We discovered we could use a Lua script executed directly inside Redis.

Problem:

  • No one in the team knew Lua
  • Learning it would take 1–2 days
  • Would we use it again? Probably not

Instead of spending days learning syntax, we used AI to generate the Lua script in 5 minutes. Tested it.

Results:

  • Stage: ~7 minutes
  • Production: ~15 minutes

Clean. Controlled. Version-aware. Exactly what we needed.

Deployment Architecture

Final workflow:

After deploying a new version using a Blue/Green strategy, we run a canary verification to ensure stability. Once everything is confirmed healthy, a separate cleanup task is triggered.

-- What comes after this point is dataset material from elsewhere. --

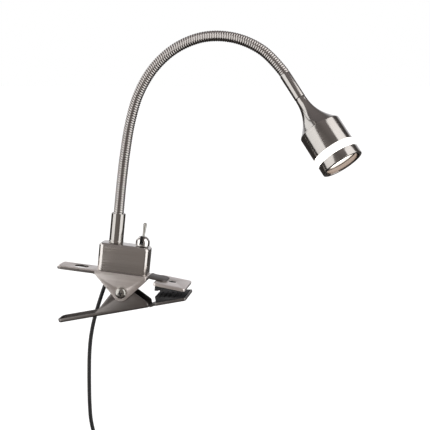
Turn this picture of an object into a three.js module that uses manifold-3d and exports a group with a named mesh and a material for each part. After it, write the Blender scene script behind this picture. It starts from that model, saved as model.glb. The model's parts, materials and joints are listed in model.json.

This task executes a Lua script inside Redis to remove outdated versioned keys — keeping only the current release cache and preventing unnecessary memory growth.

The Result

Since we stopped storing old cache, we scaled Redis back down:

BeforeAfter
cache.m6g.xlargecache.m6g.large
  • Cost reduced by 50%
  • Cache hit rate remained stable (~90%)
  • Operational performance unchanged

Redis cost reduction after optimization

Financial Impact

Across environments:

  • Monthly cost: $500
  • Yearly: $500 × 12 = $6,000

After optimization:

  • $3,000 per year

Saved: $3,000 annually from one logical insight.

No new infrastructure. No complex redesign. No overengineering. Just understanding.

Key Takeaways

1. Work as One Team

Ask questions. Challenge assumptions. Brainstorm together.

2. Understand End-to-End Flow

Scaling is not always the answer. Sometimes the issue is architectural.

3. Don’t Be Afraid to Use AI

AI wrote the Lua script. Human reasoning found the real problem. That’s the right balance.

4. Use Community Knowledge

Forums (Reddit, StackOverflow) are gold.

5. Stay Curious

Even if it takes 1–2 extra hours to deeply understand something — it might save thousands.

Final Thought

AI can generate scripts. But only a human who understands the business logic can ask:

“Why is memory constantly growing?”

Technology scales. AI accelerates. But mindset saves money.